James Caan Bottle Rocket
Owen Wilson, James Caan, and Luke Wilson in Bottle Rocket.Columbia/Everett Collection

Caan’s role in the film is one that only an actor who brings all of that baggage with him could deliver, and the realities of low-budget indie filmmaking in the nineties meant that only an actor with a taste for the weird over the commercial would possibly take the part. And it resulted in one of his warmest performances. Mr. Henry, the leader of the gang of thieves the Wilsons join, is the same sort of no-nonsense tough guy Caan had built his career on, but he plays the role as a surprisingly nurturing father figure to his young costars. 

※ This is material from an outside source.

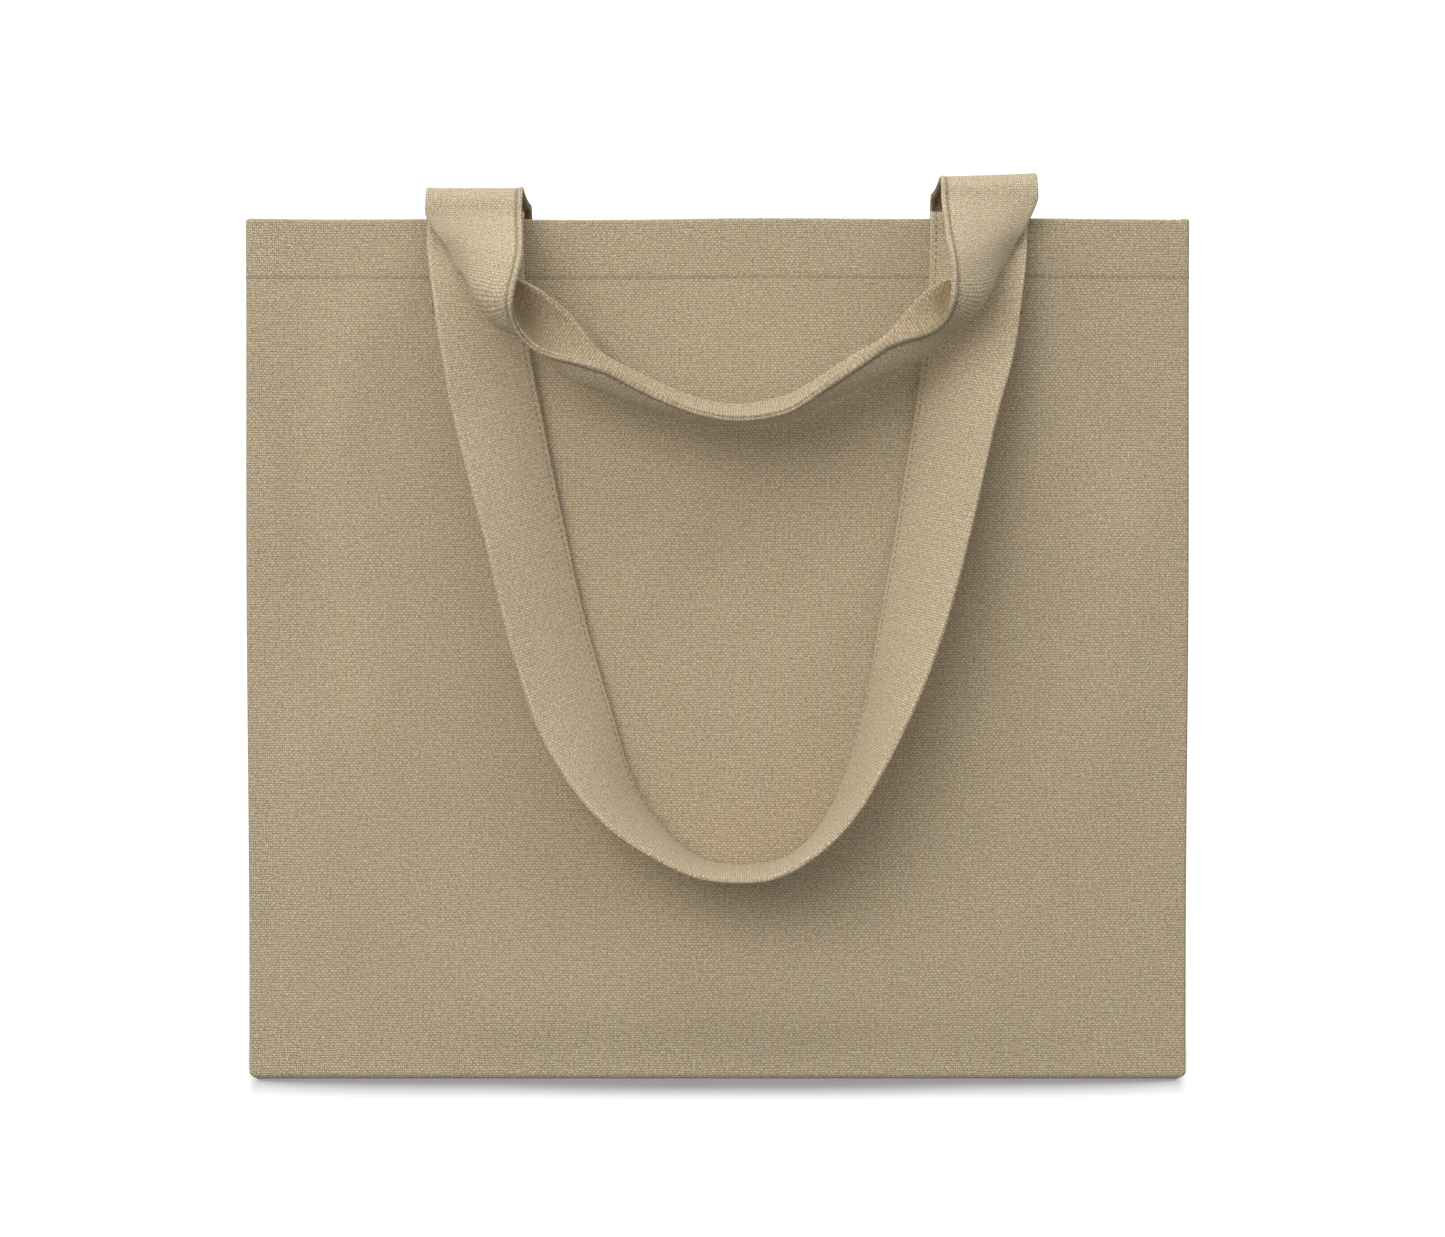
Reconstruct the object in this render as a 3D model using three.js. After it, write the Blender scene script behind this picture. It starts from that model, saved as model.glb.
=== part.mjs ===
// A free-standing canvas tote bag with two strap handles.
//
// Frame: millimetres, +Z up, origin at the middle of the base's underside. The front of the bag faces -Y and
// +X is to the right. Both handles hang down over the front: the front handle turns over the front rim, and the
// rear handle rises from the back rim, reaches forward over the open mouth and hangs in front of the other.

import * as THREE from 'three';

// ---------------------------------------------------------------- driving dimensions

const BAG_WIDTH = 420;
const BAG_HEIGHT = 382;
const BAG_DEPTH = 120;
const CANVAS = 1.2;             // thickness of one layer of canvas
const GAP = 0.3;                // air left between two layers that touch
const CORNER_RADIUS = 6;        // rounded lower corners of the front and back panels
const SIDE_TAPER = 1.5;         // how far each side leans in from mouth to base

const HEM_HEIGHT = 28;
const SEAM_WIDTH = 9;           // seam allowance left inside along a sewn edge
const SEAM_THICKNESS = 2.4;     // two layers of canvas, overlocked together
const THREAD = 0.6;
const THREAD_LIFT = 0.5;        // gap between a loop and its stitching, which follows it in short straight steps
const THREAD_ROOM = 3;          // space between the two handles, so that neither rubs the other's stitching

const STRAP_WIDTH = 43;
const STRAP_THICKNESS = 2.2;    // strap canvas folded to several layers
const SEWN_LENGTH = 44;         // strap end sewn down inside the hem
const BOX_DROP = 23;            // middle of the crossed box of stitching, below the rim

const RIM_BEND = 3.2;           // middle radius of the front handle's turn over the rim
const MOUTH_BEND = 12;          // middle radius of the rear handle's turns over the mouth

// Where each strap crosses the rim: the middle of the front and of the rear handle, and how high above the
// rim the rear handle's middle plane reaches over the mouth.
const CROSSINGS = {
  left: { frontX: -107.5, rearX: -108, clearance: 13.5 },
  right: { frontX: 116, rearX: 120.5, clearance: 20 },
};

const HINGE_GAP = 1.5;          // room left at each turn for the strap to swing

const HALF_WIDTH = BAG_WIDTH / 2;
const HALF_DEPTH = BAG_DEPTH / 2;
const LAYER = CANVAS + GAP;
const ROW_INSET = 2.2;          // distance of the strap's stitch row from its sewn edge

const FRONT = -1;
const BACK = 1;
const LEFT = -1;
const RIGHT = 1;

// ---------------------------------------------------------------- materials

function fabric(name, color, roughness) {
  return new THREE.MeshStandardMaterial({ name, color, roughness, metalness: 0 });
}

const canvas = fabric('canvas', 0xb5a689, 0.95);
const strapCanvas = fabric('strap_canvas', 0xbcad8f, 0.95);
const thread = fabric('thread', 0xc9bb9d, 0.8);

// ---------------------------------------------------------------- helpers

const tote = new THREE.Group();
tote.name = 'canvas_tote_bag';

function addPiece(name, geometry, material) {
  geometry.deleteAttribute('uv');
  const mesh = new THREE.Mesh(geometry, material);
  mesh.name = name;
  tote.add(mesh);
  return mesh;
}

// A box given by its two opposite corners.
function boxBetween(low, high) {
  const size = high.map((value, axis) => value - low[axis]);
  const geometry = new THREE.BoxGeometry(...size);
  geometry.translate(...low.map((value, axis) => (value + high[axis]) / 2));
  return geometry;
}

// Orders two distances from the middle plane so that the smaller comes first.
function span(side, inner, outer) {
  return side > 0 ? [inner, outer] : [-outer, -inner];
}

// A flat outline drawn in the X-Z plane, made solid from y = yLow to y = yLow + depth.
function extrudeFacingY(shape, yLow, depth) {
  const geometry = new THREE.ExtrudeGeometry(shape, { depth, bevelEnabled: false, curveSegments: 6 });
  geometry.rotateX(Math.PI / 2);
  geometry.translate(0, yLow + depth, 0);
  return geometry;
}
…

It mirrored the relationship he had on set with the cast, according to a 1995 profile of Anderson from the Dallas Observer about the film’s extended production and release cycle. Caan was playful on set; he practiced martial arts moves on Owen and offered Luke affectionate headbutts when Luke tried to improvise through blown takes to conserve film. Mr. Henry might not be the role for which Caan is most fondly remembered—it’s hard to dethrone Sonny Corleone, and his role in Elf will live on for generations—but it’s hard to think of another actor capable of the mix of intensity and tenderness that makes the part one of the most memorable characters in Anderson’s oeuvre.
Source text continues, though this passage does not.